> **Work to complete**:
Collect each line containing "scene".

> **Given data**:
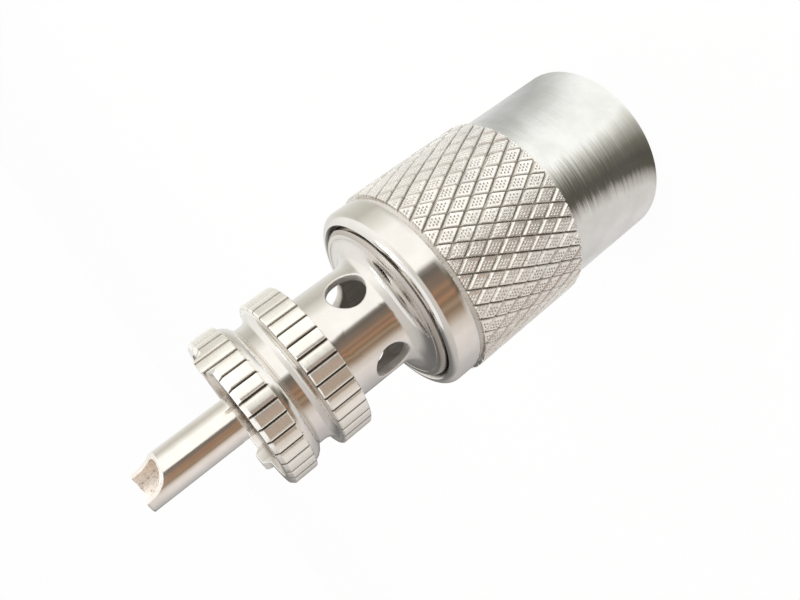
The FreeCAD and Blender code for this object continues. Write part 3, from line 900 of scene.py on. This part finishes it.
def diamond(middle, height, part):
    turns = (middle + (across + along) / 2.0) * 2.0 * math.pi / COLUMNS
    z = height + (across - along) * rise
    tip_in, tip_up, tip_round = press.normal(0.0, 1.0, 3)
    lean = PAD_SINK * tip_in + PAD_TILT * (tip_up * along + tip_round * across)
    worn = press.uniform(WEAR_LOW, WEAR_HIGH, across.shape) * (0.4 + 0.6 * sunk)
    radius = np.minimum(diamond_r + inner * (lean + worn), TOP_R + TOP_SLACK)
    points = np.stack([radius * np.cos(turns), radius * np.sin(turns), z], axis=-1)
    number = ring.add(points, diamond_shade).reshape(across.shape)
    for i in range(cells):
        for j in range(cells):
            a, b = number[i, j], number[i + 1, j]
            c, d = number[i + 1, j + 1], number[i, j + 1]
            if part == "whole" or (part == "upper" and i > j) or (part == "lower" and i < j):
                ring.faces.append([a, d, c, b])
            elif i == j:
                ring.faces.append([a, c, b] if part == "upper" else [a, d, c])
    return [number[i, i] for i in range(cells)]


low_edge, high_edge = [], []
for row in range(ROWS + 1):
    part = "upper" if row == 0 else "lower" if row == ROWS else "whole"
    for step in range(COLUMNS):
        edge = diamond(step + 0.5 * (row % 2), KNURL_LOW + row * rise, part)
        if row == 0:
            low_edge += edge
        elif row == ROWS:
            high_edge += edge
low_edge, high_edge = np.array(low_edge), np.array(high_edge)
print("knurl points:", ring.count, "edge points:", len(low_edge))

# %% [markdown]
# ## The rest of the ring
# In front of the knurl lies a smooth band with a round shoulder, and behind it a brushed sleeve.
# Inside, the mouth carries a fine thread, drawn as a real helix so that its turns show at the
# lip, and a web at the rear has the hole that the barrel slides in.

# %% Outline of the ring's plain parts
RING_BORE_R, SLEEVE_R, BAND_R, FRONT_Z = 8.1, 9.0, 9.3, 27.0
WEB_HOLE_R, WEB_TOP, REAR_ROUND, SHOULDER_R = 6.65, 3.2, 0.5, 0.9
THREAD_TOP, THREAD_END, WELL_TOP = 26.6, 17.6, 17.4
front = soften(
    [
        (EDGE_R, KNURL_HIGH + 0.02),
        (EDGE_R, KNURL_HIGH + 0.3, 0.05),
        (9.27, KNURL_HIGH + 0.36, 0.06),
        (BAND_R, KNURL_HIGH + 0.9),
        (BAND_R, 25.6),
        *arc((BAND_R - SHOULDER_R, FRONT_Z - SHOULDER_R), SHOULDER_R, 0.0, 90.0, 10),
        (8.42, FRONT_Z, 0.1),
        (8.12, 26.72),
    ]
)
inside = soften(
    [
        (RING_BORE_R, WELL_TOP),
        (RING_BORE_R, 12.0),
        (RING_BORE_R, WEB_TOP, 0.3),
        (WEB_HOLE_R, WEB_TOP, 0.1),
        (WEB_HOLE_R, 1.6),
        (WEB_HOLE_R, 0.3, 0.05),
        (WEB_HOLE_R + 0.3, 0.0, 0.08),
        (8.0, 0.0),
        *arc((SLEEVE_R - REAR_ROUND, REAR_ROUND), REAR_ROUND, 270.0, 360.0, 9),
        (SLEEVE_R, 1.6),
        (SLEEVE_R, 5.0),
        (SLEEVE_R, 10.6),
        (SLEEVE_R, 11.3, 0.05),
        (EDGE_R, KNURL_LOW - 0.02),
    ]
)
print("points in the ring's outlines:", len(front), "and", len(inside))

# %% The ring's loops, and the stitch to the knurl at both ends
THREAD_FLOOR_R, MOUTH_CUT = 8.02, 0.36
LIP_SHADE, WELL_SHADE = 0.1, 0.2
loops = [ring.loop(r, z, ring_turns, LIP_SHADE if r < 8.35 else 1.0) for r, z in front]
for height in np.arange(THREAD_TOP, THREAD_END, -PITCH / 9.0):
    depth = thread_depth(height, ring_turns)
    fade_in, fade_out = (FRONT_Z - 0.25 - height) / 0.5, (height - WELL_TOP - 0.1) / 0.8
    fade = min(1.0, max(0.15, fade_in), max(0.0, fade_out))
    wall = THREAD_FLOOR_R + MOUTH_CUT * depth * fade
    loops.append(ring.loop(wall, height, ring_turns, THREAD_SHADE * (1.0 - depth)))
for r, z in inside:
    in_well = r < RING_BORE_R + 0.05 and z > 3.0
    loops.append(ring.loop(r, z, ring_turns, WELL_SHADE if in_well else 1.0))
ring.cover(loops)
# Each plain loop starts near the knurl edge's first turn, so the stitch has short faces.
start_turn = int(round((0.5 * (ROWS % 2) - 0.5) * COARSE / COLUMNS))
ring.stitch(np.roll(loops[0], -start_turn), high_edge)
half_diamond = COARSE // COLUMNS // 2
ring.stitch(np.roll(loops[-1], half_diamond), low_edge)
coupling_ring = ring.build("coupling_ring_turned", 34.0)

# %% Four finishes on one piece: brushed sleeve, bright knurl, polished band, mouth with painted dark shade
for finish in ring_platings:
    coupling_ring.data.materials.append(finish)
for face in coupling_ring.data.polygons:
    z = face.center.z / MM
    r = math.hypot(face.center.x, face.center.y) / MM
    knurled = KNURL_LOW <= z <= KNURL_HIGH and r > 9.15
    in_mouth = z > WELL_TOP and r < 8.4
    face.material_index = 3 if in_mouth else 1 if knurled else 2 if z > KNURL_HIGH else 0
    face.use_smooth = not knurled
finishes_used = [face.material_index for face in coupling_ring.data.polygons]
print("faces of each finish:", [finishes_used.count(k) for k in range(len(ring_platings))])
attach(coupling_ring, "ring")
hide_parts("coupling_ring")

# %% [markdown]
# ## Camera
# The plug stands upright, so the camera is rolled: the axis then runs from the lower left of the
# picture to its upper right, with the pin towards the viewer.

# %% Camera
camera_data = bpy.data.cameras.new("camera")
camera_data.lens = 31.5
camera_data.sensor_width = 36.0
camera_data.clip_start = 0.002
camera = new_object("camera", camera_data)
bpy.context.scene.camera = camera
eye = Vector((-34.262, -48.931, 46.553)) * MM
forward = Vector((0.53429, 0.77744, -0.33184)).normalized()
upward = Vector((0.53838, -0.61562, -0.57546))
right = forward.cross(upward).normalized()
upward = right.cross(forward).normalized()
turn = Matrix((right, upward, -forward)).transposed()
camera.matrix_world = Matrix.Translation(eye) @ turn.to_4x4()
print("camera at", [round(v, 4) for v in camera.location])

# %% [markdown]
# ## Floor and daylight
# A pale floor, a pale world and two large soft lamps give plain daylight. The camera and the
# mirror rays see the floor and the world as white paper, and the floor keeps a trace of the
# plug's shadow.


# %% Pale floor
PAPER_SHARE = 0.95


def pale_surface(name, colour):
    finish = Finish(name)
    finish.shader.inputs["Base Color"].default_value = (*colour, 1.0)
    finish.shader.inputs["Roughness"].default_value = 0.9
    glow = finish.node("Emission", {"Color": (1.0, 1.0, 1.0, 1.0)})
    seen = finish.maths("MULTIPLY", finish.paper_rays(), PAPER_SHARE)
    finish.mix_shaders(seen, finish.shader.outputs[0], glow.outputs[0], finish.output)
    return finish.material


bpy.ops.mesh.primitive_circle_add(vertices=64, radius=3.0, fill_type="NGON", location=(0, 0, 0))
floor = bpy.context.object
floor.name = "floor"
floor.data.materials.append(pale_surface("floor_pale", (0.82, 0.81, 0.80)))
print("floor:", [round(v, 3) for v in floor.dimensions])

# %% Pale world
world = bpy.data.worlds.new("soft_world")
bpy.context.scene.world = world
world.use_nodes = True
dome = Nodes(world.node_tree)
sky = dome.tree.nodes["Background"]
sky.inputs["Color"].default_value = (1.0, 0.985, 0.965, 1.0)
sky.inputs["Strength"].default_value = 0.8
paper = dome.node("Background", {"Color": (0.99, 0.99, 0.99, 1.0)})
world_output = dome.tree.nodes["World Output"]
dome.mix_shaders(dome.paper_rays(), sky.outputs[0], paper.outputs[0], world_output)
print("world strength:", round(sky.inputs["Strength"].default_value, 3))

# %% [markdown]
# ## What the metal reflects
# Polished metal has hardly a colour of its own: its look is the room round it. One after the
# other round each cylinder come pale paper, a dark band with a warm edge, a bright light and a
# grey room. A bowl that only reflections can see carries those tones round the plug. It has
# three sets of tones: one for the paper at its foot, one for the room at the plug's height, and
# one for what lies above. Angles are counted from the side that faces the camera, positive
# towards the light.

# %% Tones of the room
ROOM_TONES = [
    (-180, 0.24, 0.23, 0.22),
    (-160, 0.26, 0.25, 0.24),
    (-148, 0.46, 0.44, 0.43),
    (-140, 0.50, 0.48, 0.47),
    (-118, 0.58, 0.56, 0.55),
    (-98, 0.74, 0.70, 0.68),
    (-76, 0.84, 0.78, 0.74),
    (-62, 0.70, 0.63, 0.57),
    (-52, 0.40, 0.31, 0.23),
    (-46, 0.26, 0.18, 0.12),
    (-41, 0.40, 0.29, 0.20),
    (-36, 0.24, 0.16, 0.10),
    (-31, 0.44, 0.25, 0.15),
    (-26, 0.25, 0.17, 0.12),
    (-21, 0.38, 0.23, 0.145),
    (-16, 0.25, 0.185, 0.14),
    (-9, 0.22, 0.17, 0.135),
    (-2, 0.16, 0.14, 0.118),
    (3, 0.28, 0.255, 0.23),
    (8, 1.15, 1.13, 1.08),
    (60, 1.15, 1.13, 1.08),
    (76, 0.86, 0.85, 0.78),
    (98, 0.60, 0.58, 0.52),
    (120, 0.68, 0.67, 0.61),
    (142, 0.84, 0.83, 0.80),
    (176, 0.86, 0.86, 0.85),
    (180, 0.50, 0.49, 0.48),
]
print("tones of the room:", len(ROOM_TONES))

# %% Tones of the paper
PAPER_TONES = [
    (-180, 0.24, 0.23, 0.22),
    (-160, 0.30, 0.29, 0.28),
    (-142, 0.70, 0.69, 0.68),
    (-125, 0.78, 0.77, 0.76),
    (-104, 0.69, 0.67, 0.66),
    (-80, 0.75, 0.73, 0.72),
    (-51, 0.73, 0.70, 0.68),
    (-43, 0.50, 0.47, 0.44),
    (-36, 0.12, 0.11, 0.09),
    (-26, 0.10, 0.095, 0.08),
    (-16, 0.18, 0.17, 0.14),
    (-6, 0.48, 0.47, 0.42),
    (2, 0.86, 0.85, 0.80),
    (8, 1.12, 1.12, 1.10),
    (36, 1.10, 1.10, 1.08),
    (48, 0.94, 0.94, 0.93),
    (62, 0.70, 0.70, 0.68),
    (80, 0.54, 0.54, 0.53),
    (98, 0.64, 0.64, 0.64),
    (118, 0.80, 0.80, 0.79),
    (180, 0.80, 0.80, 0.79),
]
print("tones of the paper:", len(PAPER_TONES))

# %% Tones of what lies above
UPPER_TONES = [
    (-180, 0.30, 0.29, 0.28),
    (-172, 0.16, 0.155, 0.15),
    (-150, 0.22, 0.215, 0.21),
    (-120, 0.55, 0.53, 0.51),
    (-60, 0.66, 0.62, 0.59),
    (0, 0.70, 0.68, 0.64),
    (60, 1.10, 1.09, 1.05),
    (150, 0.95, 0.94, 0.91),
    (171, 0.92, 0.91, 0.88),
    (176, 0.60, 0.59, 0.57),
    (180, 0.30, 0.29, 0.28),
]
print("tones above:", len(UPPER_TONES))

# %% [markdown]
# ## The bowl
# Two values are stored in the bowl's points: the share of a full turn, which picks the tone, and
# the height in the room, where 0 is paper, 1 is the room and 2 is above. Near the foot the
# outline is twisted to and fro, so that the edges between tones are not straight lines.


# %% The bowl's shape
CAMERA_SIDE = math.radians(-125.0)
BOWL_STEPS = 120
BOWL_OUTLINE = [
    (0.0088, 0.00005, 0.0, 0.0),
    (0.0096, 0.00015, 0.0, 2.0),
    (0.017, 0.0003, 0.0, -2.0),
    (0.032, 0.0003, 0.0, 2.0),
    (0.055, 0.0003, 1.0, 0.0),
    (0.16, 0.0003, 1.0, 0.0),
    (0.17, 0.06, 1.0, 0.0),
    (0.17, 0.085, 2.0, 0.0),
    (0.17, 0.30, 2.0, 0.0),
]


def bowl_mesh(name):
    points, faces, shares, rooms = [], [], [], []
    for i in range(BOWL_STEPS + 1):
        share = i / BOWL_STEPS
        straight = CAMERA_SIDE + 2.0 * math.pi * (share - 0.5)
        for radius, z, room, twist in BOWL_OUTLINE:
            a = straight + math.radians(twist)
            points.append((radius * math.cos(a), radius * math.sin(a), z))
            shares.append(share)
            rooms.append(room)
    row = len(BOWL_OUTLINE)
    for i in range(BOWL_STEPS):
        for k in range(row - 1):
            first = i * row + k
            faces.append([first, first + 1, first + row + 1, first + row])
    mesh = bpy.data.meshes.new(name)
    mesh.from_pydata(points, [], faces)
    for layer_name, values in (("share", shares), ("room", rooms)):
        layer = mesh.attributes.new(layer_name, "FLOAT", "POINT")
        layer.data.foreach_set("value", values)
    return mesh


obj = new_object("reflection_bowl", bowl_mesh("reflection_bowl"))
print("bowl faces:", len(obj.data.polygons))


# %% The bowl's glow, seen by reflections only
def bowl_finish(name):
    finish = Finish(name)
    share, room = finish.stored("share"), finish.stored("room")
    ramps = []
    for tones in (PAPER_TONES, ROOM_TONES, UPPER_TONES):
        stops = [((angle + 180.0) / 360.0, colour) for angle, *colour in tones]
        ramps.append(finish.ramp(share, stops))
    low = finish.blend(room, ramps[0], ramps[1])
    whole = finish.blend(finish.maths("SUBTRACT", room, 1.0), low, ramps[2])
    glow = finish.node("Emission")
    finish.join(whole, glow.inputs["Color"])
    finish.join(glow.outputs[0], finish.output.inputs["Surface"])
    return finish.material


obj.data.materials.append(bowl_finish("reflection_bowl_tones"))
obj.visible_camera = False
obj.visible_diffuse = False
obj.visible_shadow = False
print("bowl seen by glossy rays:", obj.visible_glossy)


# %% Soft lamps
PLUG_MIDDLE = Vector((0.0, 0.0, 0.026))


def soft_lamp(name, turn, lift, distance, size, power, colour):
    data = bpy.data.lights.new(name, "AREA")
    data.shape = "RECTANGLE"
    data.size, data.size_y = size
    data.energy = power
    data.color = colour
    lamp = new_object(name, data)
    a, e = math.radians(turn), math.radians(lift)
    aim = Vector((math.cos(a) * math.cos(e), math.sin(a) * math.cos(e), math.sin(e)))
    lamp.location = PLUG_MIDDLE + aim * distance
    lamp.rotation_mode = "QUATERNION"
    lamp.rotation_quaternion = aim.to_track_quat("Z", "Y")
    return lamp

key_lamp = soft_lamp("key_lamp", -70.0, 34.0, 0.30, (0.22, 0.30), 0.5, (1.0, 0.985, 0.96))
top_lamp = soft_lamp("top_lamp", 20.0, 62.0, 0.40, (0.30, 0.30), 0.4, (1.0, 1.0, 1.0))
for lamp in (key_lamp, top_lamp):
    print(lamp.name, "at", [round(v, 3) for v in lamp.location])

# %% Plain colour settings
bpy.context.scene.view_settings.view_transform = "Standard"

> **Response for this exercise**:
The FreeCAD and Blender code for this object continues. Write part 3, from line 900 of scene.py on. This part finishes it.
bpy.context.scene.camera = camera
bpy.context.scene.world = world
bpy.context.scene.view_settings.view_transform = "Standard"